## JOB
Without the images, output each record below as it stands.

## DATA ENTRIES
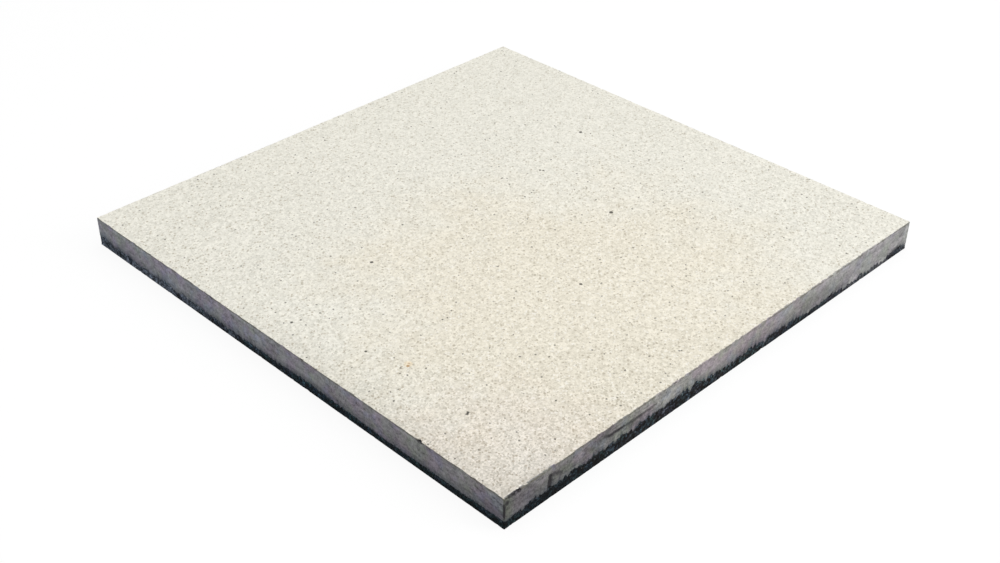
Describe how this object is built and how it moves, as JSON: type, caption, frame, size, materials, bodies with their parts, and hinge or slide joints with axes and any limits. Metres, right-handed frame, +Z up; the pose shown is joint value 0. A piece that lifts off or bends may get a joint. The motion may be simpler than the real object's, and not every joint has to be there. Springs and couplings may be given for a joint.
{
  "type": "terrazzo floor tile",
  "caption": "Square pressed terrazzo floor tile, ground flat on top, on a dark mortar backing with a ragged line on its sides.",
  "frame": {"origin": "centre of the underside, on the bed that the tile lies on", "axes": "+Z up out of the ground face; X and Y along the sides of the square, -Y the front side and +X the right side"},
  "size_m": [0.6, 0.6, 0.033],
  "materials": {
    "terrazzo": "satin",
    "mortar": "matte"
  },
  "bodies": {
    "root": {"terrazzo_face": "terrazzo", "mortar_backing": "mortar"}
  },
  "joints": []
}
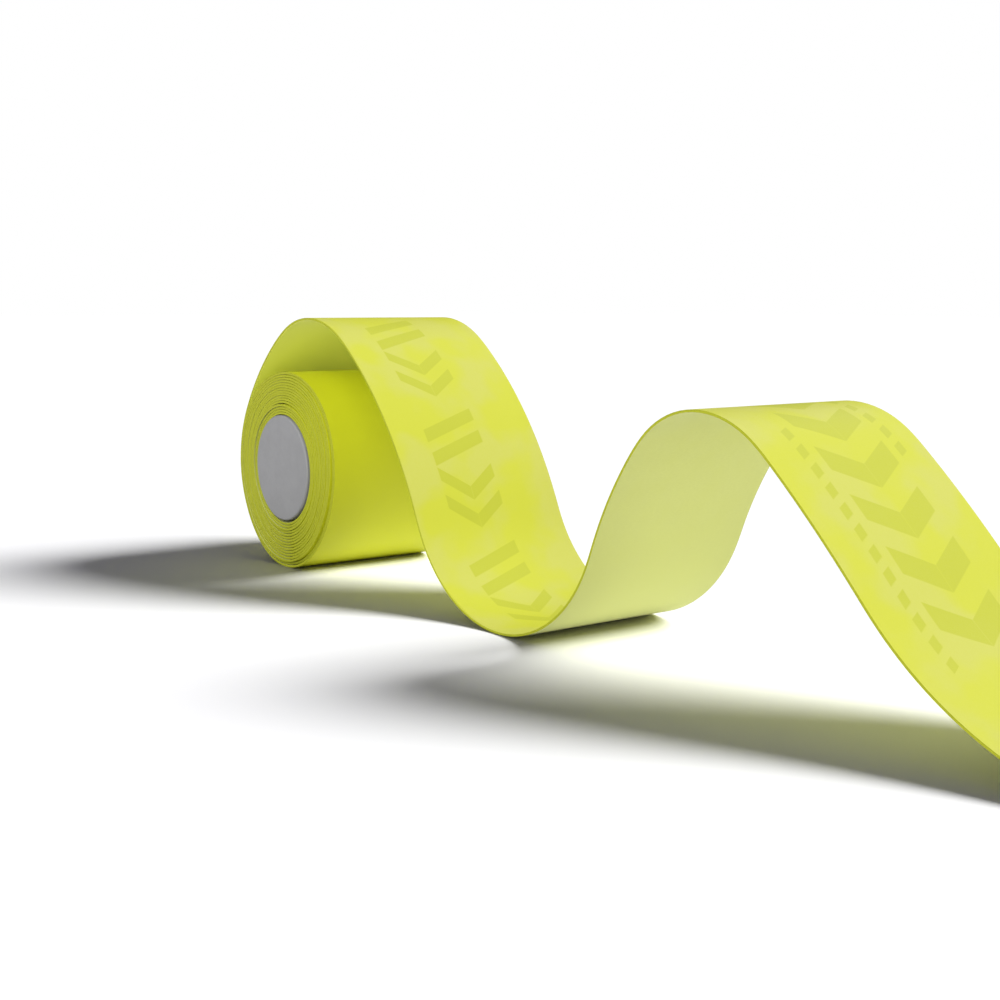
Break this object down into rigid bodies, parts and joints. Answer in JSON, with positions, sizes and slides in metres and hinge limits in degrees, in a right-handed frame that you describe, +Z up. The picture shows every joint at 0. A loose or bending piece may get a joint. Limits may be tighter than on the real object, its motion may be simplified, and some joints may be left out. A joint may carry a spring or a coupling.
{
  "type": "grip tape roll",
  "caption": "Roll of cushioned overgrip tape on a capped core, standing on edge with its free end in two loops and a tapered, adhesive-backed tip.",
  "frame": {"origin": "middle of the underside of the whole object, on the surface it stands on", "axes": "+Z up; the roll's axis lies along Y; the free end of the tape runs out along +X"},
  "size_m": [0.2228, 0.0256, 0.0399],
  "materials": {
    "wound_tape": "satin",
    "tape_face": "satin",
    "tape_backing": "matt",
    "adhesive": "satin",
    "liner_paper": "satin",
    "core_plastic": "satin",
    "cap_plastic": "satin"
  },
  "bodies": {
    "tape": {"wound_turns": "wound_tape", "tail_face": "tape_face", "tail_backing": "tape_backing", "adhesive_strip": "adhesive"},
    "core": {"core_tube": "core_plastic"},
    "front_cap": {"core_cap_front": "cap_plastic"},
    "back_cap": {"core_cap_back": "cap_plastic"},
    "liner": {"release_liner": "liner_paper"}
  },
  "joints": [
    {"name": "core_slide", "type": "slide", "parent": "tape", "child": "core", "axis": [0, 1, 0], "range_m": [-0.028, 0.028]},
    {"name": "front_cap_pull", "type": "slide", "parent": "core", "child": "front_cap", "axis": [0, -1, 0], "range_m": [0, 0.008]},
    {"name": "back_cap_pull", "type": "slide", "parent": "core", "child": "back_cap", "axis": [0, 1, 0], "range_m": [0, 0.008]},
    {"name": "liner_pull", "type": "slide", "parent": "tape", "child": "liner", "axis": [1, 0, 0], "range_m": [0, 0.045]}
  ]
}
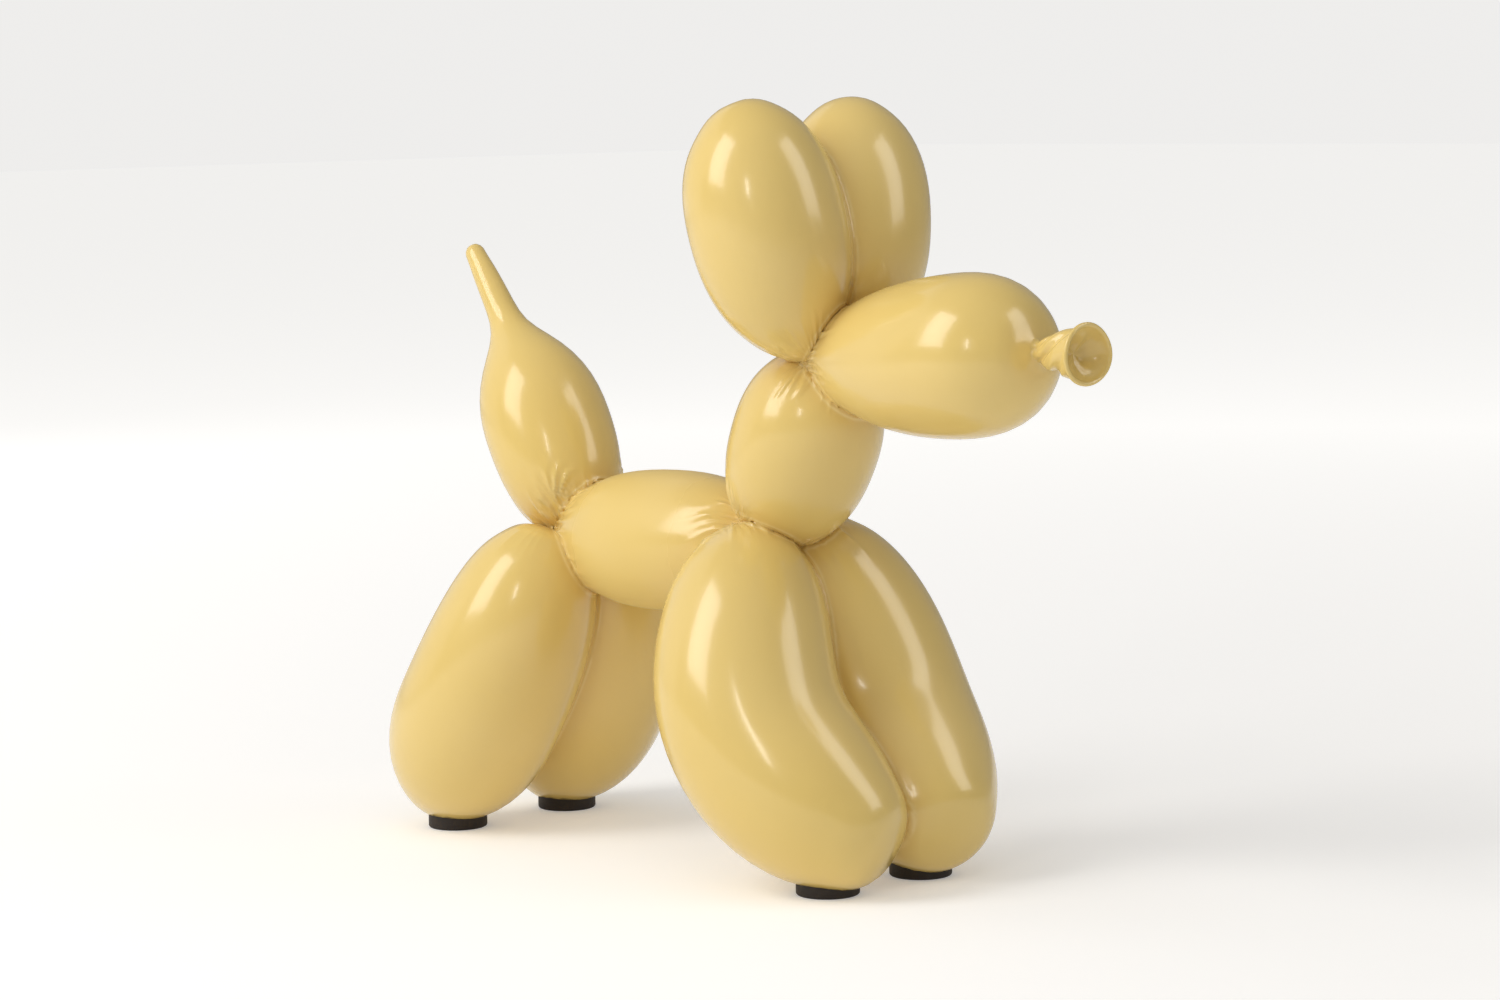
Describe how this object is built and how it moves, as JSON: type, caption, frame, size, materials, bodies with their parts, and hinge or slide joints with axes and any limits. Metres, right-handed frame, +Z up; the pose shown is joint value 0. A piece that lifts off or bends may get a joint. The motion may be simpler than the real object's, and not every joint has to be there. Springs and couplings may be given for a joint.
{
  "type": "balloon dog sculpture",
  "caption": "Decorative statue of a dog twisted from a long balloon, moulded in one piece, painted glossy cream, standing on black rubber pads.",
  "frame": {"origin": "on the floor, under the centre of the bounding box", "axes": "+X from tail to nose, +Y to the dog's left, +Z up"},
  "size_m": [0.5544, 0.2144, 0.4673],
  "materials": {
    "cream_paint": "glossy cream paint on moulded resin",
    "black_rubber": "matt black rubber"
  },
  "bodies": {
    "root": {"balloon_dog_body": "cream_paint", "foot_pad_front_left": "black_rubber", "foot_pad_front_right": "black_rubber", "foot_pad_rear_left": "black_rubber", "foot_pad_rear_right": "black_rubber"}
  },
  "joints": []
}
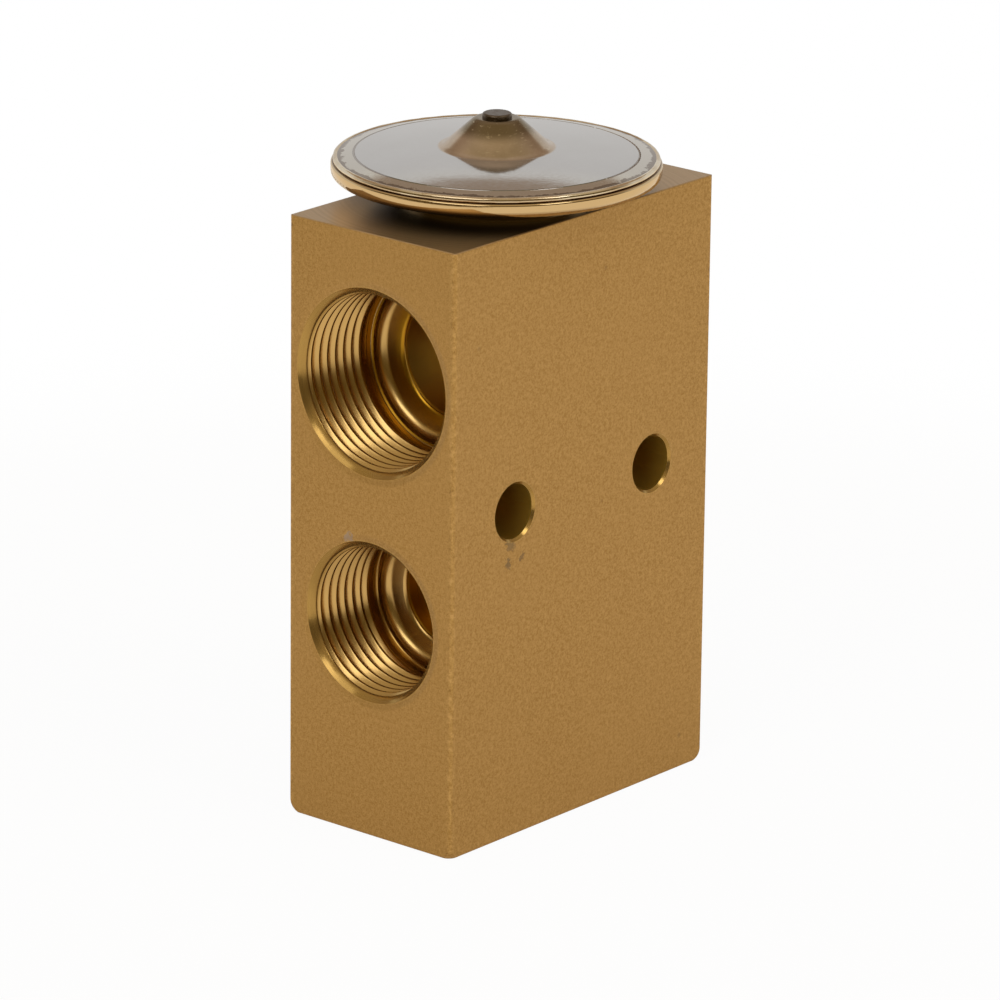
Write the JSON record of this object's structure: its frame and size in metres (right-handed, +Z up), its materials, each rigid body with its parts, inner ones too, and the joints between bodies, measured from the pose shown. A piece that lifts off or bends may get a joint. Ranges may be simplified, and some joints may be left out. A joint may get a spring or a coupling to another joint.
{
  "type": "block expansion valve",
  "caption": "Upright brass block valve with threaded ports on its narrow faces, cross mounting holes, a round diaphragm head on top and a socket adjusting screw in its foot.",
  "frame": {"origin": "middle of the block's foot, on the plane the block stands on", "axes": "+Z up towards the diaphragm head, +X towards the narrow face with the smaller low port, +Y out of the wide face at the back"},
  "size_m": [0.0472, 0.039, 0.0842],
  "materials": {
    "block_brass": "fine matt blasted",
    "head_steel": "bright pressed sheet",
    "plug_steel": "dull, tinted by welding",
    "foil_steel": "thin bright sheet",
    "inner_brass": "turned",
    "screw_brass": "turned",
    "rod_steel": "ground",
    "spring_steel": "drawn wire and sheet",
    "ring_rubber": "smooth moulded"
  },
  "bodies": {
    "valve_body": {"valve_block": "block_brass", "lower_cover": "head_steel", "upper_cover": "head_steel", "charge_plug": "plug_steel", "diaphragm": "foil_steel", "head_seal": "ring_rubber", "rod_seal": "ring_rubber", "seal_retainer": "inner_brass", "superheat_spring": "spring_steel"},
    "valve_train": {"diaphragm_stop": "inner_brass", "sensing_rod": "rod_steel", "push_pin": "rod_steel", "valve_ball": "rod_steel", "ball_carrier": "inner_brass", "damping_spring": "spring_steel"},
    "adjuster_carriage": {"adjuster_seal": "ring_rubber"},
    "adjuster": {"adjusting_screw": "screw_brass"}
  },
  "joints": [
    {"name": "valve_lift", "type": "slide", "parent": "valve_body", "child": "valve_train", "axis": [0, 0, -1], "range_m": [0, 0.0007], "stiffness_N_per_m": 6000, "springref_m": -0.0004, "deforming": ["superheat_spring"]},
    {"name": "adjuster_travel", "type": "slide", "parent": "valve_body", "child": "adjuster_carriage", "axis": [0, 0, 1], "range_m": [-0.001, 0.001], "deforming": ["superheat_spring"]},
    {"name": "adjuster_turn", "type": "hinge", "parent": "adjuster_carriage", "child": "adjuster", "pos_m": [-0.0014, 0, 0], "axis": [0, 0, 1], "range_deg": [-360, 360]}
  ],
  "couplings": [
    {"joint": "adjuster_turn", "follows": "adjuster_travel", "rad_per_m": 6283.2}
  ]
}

## TASK ANSWER
Describe how this object is built and how it moves, as JSON: type, caption, frame, size, materials, bodies with their parts, and hinge or slide joints with axes and any limits. Metres, right-handed frame, +Z up; the pose shown is joint value 0. A piece that lifts off or bends may get a joint. The motion may be simpler than the real object's, and not every joint has to be there. Springs and couplings may be given for a joint.
{
  "type": "terrazzo floor tile",
  "caption": "Square pressed terrazzo floor tile, ground flat on top, on a dark mortar backing with a ragged line on its sides.",
  "frame": {"origin": "centre of the underside, on the bed that the tile lies on", "axes": "+Z up out of the ground face; X and Y along the sides of the square, -Y the front side and +X the right side"},
  "size_m": [0.6, 0.6, 0.033],
  "materials": {
    "terrazzo": "satin",
    "mortar": "matte"
  },
  "bodies": {
    "root": {"terrazzo_face": "terrazzo", "mortar_backing": "mortar"}
  },
  "joints": []
}
Break this object down into rigid bodies, parts and joints. Answer in JSON, with positions, sizes and slides in metres and hinge limits in degrees, in a right-handed frame that you describe, +Z up. The picture shows every joint at 0. A loose or bending piece may get a joint. Limits may be tighter than on the real object, its motion may be simplified, and some joints may be left out. A joint may carry a spring or a coupling.
{
  "type": "grip tape roll",
  "caption": "Roll of cushioned overgrip tape on a capped core, standing on edge with its free end in two loops and a tapered, adhesive-backed tip.",
  "frame": {"origin": "middle of the underside of the whole object, on the surface it stands on", "axes": "+Z up; the roll's axis lies along Y; the free end of the tape runs out along +X"},
  "size_m": [0.2228, 0.0256, 0.0399],
  "materials": {
    "wound_tape": "satin",
    "tape_face": "satin",
    "tape_backing": "matt",
    "adhesive": "satin",
    "liner_paper": "satin",
    "core_plastic": "satin",
    "cap_plastic": "satin"
  },
  "bodies": {
    "tape": {"wound_turns": "wound_tape", "tail_face": "tape_face", "tail_backing": "tape_backing", "adhesive_strip": "adhesive"},
    "core": {"core_tube": "core_plastic"},
    "front_cap": {"core_cap_front": "cap_plastic"},
    "back_cap": {"core_cap_back": "cap_plastic"},
    "liner": {"release_liner": "liner_paper"}
  },
  "joints": [
    {"name": "core_slide", "type": "slide", "parent": "tape", "child": "core", "axis": [0, 1, 0], "range_m": [-0.028, 0.028]},
    {"name": "front_cap_pull", "type": "slide", "parent": "core", "child": "front_cap", "axis": [0, -1, 0], "range_m": [0, 0.008]},
    {"name": "back_cap_pull", "type": "slide", "parent": "core", "child": "back_cap", "axis": [0, 1, 0], "range_m": [0, 0.008]},
    {"name": "liner_pull", "type": "slide", "parent": "tape", "child": "liner", "axis": [1, 0, 0], "range_m": [0, 0.045]}
  ]
}
Describe how this object is built and how it moves, as JSON: type, caption, frame, size, materials, bodies with their parts, and hinge or slide joints with axes and any limits. Metres, right-handed frame, +Z up; the pose shown is joint value 0. A piece that lifts off or bends may get a joint. The motion may be simpler than the real object's, and not every joint has to be there. Springs and couplings may be given for a joint.
{
  "type": "balloon dog sculpture",
  "caption": "Decorative statue of a dog twisted from a long balloon, moulded in one piece, painted glossy cream, standing on black rubber pads.",
  "frame": {"origin": "on the floor, under the centre of the bounding box", "axes": "+X from tail to nose, +Y to the dog's left, +Z up"},
  "size_m": [0.5544, 0.2144, 0.4673],
  "materials": {
    "cream_paint": "glossy cream paint on moulded resin",
    "black_rubber": "matt black rubber"
  },
  "bodies": {
    "root": {"balloon_dog_body": "cream_paint", "foot_pad_front_left": "black_rubber", "foot_pad_front_right": "black_rubber", "foot_pad_rear_left": "black_rubber", "foot_pad_rear_right": "black_rubber"}
  },
  "joints": []
}
Write the JSON record of this object's structure: its frame and size in metres (right-handed, +Z up), its materials, each rigid body with its parts, inner ones too, and the joints between bodies, measured from the pose shown. A piece that lifts off or bends may get a joint. Ranges may be simplified, and some joints may be left out. A joint may get a spring or a coupling to another joint.
{
  "type": "block expansion valve",
  "caption": "Upright brass block valve with threaded ports on its narrow faces, cross mounting holes, a round diaphragm head on top and a socket adjusting screw in its foot.",
  "frame": {"origin": "middle of the block's foot, on the plane the block stands on", "axes": "+Z up towards the diaphragm head, +X towards the narrow face with the smaller low port, +Y out of the wide face at the back"},
  "size_m": [0.0472, 0.039, 0.0842],
  "materials": {
    "block_brass": "fine matt blasted",
    "head_steel": "bright pressed sheet",
    "plug_steel": "dull, tinted by welding",
    "foil_steel": "thin bright sheet",
    "inner_brass": "turned",
    "screw_brass": "turned",
    "rod_steel": "ground",
    "spring_steel": "drawn wire and sheet",
    "ring_rubber": "smooth moulded"
  },
  "bodies": {
    "valve_body": {"valve_block": "block_brass", "lower_cover": "head_steel", "upper_cover": "head_steel", "charge_plug": "plug_steel", "diaphragm": "foil_steel", "head_seal": "ring_rubber", "rod_seal": "ring_rubber", "seal_retainer": "inner_brass", "superheat_spring": "spring_steel"},
    "valve_train": {"diaphragm_stop": "inner_brass", "sensing_rod": "rod_steel", "push_pin": "rod_steel", "valve_ball": "rod_steel", "ball_carrier": "inner_brass", "damping_spring": "spring_steel"},
    "adjuster_carriage": {"adjuster_seal": "ring_rubber"},
    "adjuster": {"adjusting_screw": "screw_brass"}
  },
  "joints": [
    {"name": "valve_lift", "type": "slide", "parent": "valve_body", "child": "valve_train", "axis": [0, 0, -1], "range_m": [0, 0.0007], "stiffness_N_per_m": 6000, "springref_m": -0.0004, "deforming": ["superheat_spring"]},
    {"name": "adjuster_travel", "type": "slide", "parent": "valve_body", "child": "adjuster_carriage", "axis": [0, 0, 1], "range_m": [-0.001, 0.001], "deforming": ["superheat_spring"]},
    {"name": "adjuster_turn", "type": "hinge", "parent": "adjuster_carriage", "child": "adjuster", "pos_m": [-0.0014, 0, 0], "axis": [0, 0, 1], "range_deg": [-360, 360]}
  ],
  "couplings": [
    {"joint": "adjuster_turn", "follows": "adjuster_travel", "rad_per_m": 6283.2}
  ]
}